Jakarta (ANTARA News) - Angka debt service ratio (jumlah pembayaran cicilan pokok dan bunga utang Pemerintah dan swasta yang jatuh tempo dibagi penerimaan ekspor) Indonesia sampai Juni ini sebesar 21,6 persen atau dibawah ambang nilai yang dianggap membahayakan sebesar 30 persen.

"Rasio itu menunjukkan jumlah utang luar negeri Pemerintah dan swasta masih aman," kata Kepala Biro Humas Bank Indonesia Difi A Johansyah di Jakarta, Kamis.

Menurutnya, debt service ratio sampai triwulan dua lebih besar dibanding posisi di triwulan pertama sebesar 18 persen, namun masih lebih kecil dibanding angka akhir 2009 sebesar 23,2 persen dan akhir 2010 sebesar 22,2 persen.

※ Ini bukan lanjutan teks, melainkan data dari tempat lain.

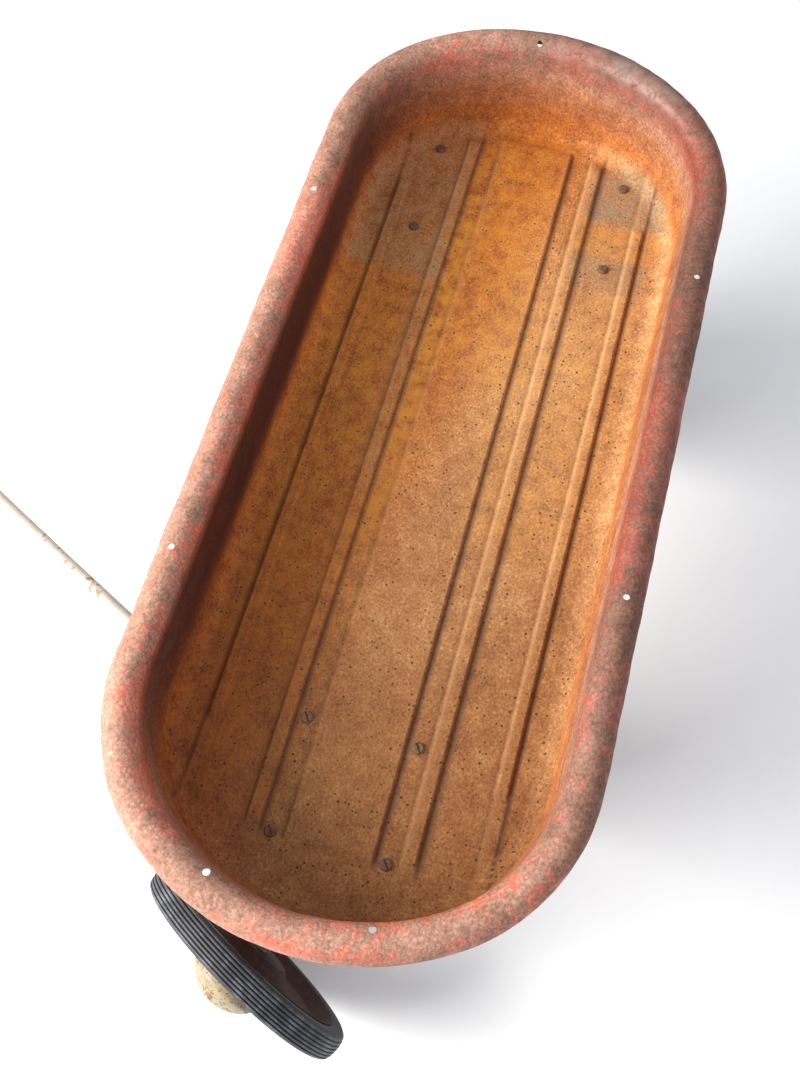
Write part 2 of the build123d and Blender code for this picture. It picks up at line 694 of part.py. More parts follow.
# Pivot bolt of the handle, held in the tongue.
ear_face = tongue_gap / 2 + tongue_sheet
pivot_place = truck_place * Pos(pivot_reach, 0, front_axle_height) * Rot(90, 0, 0)
nodes["handle_pivot_bolt"] = pivot_place * (
    plate_ring(pivot_radius, 0, -ear_face - 12, ear_face) + hexagon(16.0, 0.5, ear_face, ear_face + 6)
    + plate_ring(0.6, 0, ear_face, ear_face + 6)
)
nodes["handle_pivot_nut"] = pivot_place * hexagon(16.0, pivot_radius, -ear_face - 8, -ear_face)

# Handle, built along +X from its pivot, lowered until the crossbar meets the ground.
handle_place = truck_place * Pos(pivot_reach, 0, front_axle_height) * Rot(0, handle_drop, 0)
loop = make_grip_loop()
nodes["handle_tube"] = handle_place * (tube_along(tube_radius) - tube_along(tube_radius - tube_wall))
nodes["handle_socket"] = handle_place * make_socket()
nodes["grip_loop"] = handle_place * loop
nodes["grip_collar"] = handle_place * make_grip_collar(loop)

# Wheels, built about +Y with the hub cap on the outer side.
disc = make_disc()
wheel = {
    "tyre": lathe(tyre_section()),
    "outer_disc": disc,
    "inner_disc": mirror(disc, Plane.XZ),
    "bush": make_bush(),
    "hub_cap": make_hub_cap(),
}
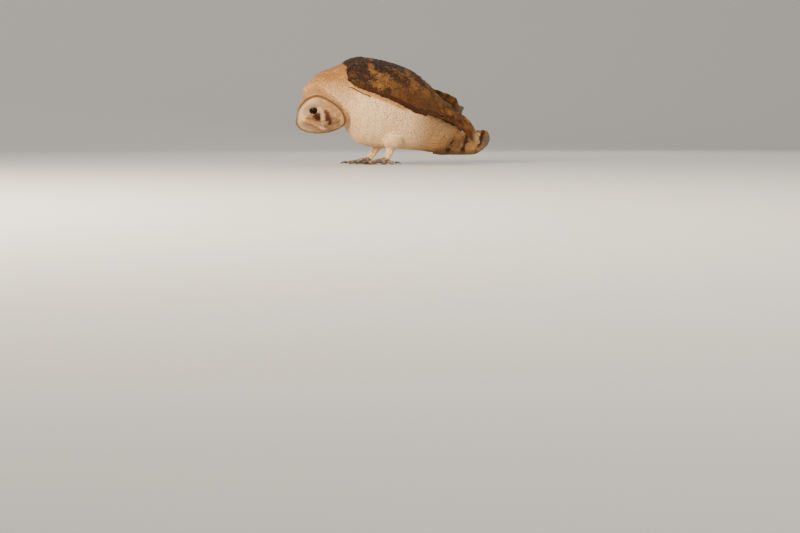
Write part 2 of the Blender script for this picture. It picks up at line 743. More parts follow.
skin_finish, skin_tree, skin_shader = new_finish("skin_finish", Roughness=0.9, Specular_IOR_Level=0.2)
skin_coat = add_node(skin_tree, "Attribute", {"attribute_name": "coat"})
skin_grain = noise(skin_tree, Scale=900.0, Detail=3.0)
skin_dapple = sums(skin_tree, "MULTIPLY", stepped(skin_tree, skin_grain, 0.3, 0.7), 0.15)
SKIN_DAPPLE = (0.45, 0.35, 0.25, 1)
skin_colour = colour_mix(skin_tree, skin_dapple, skin_coat.outputs["Color"], SKIN_DAPPLE, "MULTIPLY")
skin_tree.links.new(skin_colour, skin_shader.inputs["Base Color"])
bumped(skin_tree, skin_shader, skin_grain, 0.4, 0.0004)
skin.data.materials.clear()
skin.data.materials.append(skin_finish)

# %% [markdown]
# ## The markings
# A barn owl is white to cream below, with a scatter of fine dark spots. Above it
# is golden buff under a broken veil of ash grey. The heart-shaped face is pale,
# with a rusty mark at the inner corner of each eye, a rim of rusty tips, and a
# raised pale band beside the dark gape. Each marking is a base colour with tints
# laid over it, and a function of place, so that the skin and every coat piece
# over it agree. The markings count in millimetres.

# %% Plumage colours
WHITE = np.array((0.87, 0.595, 0.335))
CREAM = np.array((0.84, 0.55, 0.28))
PINK_CREAM = np.array((0.45, 0.24, 0.108))
PEACH = np.array((0.56, 0.29, 0.115))
BUFF = np.array((0.43, 0.170, 0.039))
GOLD = np.array((0.20, 0.086, 0.024))
BRIGHT_GOLD = np.array((0.31, 0.145, 0.042))
TAWNY = np.array((0.092, 0.037, 0.011))
ASH = np.array((0.020, 0.0125, 0.0095))
OLIVE = np.array((0.13, 0.080, 0.032))
RUST = np.array((0.20, 0.062, 0.014))
DARK_RUST = np.array((0.050, 0.015, 0.006))
MAUVE = np.array((0.30, 0.19, 0.15))
PALE_GREY = np.array((0.20, 0.165, 0.13))


def layered(points, base, *layers):
    """The base colour at each point, with tints laid over it in turn, each by its own amount."""
    colour = np.broadcast_to(base, (len(points), 3)).astype(float)
    for tint, amount in layers:
        colour = mixed(colour, tint, amount)
    return colour


# %% The face
EYE_ASIDE, EYE_UP = 15.5, 6
BAND = ((20, -2), (3, -7), 4)
GAPE = ((17, -11.5), (9, -15), 5.0)
GAPE_END = ((9, -15), (2.5, -18.5), 5.6)
CHIN_STRIPE = ((6, -22), (2, -32), 6)
GAPE_COLOUR = np.array((0.085, 0.026, 0.015))


def near_line(side, up, line):
    """1 on the line between two places on the face, fading to each side over its width."""
    (s0, u0), (s1, u1), width = line
    ds, du = s1 - s0, u1 - u0
    share = np.clip(((side - s0) * ds + (up - u0) * du) / (ds * ds + du * du), 0, 1)
    off = np.hypot(side - s0 - share * ds, up - u0 - share * du)
    return 1 - soft_step(off, width * 0.5, width)


def face_marking(points):
    side, up, _ = face_places(points) / MM
    side = np.abs(side)
    return layered(
        points, PINK_CREAM,
        (WHITE, soft_step(up, -8, 12) * 0.8),
        (CREAM, patchy(points, 6, 4, 0.35, 0.75) * 0.35),
        (MAUVE, hump(np.hypot(side - EYE_ASIDE, up - EYE_UP), 9, 3.6) * 0.62),
        (OLIVE, near_line(side, up, CHIN_STRIPE) * 0.5),
        (WHITE, near_line(side, up, BAND) * 0.7),
        (GAPE_COLOUR, near_line(side, up, GAPE) * 0.9),
        (GAPE_COLOUR, near_line(side, up, GAPE_END) * 0.9),
        (DARK_RUST, np.clip(hump(np.hypot((side - 8.5) * 0.9, up - 1), 0, 4.8) * 1.5, 0, 0.96)),
        (RUST, soft_step(disc_share(points), 0.955, 1.01) * 0.3),
    )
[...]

Rasio itu, menurut Difi akan semakin kecil jika ekspor Indonesia terus meningkat sementara jumlah utang luar negeri Pemerintah dan Swasta terus menurun.

Dalam neraca pembayaran Indonesia (NPI) sampai triwulan pertama nilai total ekspor yang masuk mencapai 51,46 miliar dolar AS yang mendorong surplus NPI sebesar 11,9 miliar dolar AS atau meningkat dibanding triwulan pertama sebesar 7,7 miliar dolar AS.

Jumlah utang luar negeri Indonesia sampai kwartal I 2001 mencapai 214,5 miliar dolar AS, meningkat 10 miliar dolar AS dibanding posisi akhir 2010.

Jumlah tersebut terdiri dari utang Pemerintah sebesar 128,6 miliar dolar AS dan utang swasta 85,9 miliar dolar AS.

Utang Pemerintah itu juga meningkat dibanding posisi akhir Desember 2010 sebesar 118,6 miliar dolar AS dan utang swasta 83,8 miliar dolar AS.

Untuk utang luar negeri swasta sampai April 2011 terdiri dari swasta non bank 72,5 miliar dolar AS dan utang bank 13,4 miliar dolar AS.

Untuk rasio utang dibanding PDB saat ini 28,2 persen lebih baik dibanding 1997/1998 151,2 persen. Sementara rasio utang jangka pendek dibanding cadangan devisa saat ini sebesar 42,6 persen lebih baik dibanding 1997/1998 142,7 persen.